The Employment Appeal Tribunal observed at paragraph 19 of their Judgment,
“The claim form on its face appears to encompass more than six incidents of direct discrimination and more than three incidents of victimisation [and continues] there is no power to require a Claimant in effect to self-select which of a number of complaints, all encompassed within the claim form, he will pursue at the final hearing.”
9. In his skeleton argument, Mr Matovu also referred to the well-known authority of Chapman v Simon [1994] IRLR 124, 129 in which the Court of Appeal held that it is only claims which are raised in a claim form upon which an Employment Tribunal has jurisdiction to adjudicate. In reliance on those authorities, Mr Matovu contends that the orders made in this case, in effect, would curtail the basis of the Claimants’ claims and limit the claims which they could bring before the Employment Tribunal.
Discussion
12. In Chapman v Simon, Gibson LJ, at paragraph 42, held,
“Under section 54 of the 1976 act, the complainant is entitled to complain to the Tribunal that a person has committed an unlawful act of discrimination, but it is the act of which complaint is made, and no other, that the Tribunal must consider and rule upon.”
Disposal
19. What, then, is to be done? In my judgment, the proper way and place to address prolix claims such as in these cases is at a case management discussion. Mummery LJ, in Commissioner of the Police of the Metropolis v Hendricks [2003] ICR 530 at page 544, paragraph 53 and paragraph 54 said this:
“53. I would add a few words on the case management aspects of a case like this, where the complaints involve numerous instances of acts by many different people over a long period. As appears from the directions already given, the tribunal chairman is well aware of the importance of directions hearings to ensure that the case is ready for hearing and to explore ways of saving time and costs.
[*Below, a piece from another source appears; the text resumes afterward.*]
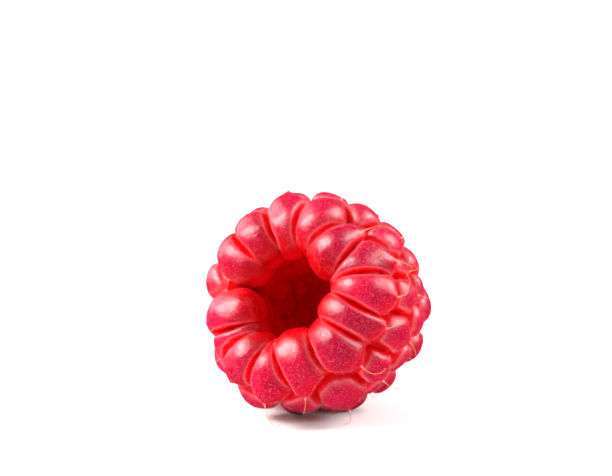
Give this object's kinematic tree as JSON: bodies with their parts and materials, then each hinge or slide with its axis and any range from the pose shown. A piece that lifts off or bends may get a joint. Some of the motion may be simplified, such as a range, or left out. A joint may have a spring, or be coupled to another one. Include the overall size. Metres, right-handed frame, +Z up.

54. Before the applications proceed to a substantive hearing the parties should attempt to agree a list of issues and to formulate proposals about ways and means of reducing the area of dispute, the number of witnesses and the volume of documents. Attempts must be made by all concerned to keep the discrimination proceedings within reasonable bounds by concentrating on the most serious and the more recent allegations. The parties’ representatives should consult with one another about their proposals before requesting another directions hearing before the chairman. It will be for him to decide how the matter should proceed, if it is impossible to reach a sensible agreement.”
Conclusion
23. There should thereafter be a case management discussion at which the issues should be identified, taking care to ensure that those are not more numerous than is necessary, as was pointed out in the case of St Christopher’s Fellowship v Walters-Ennis [2010] EWCA Civ 921.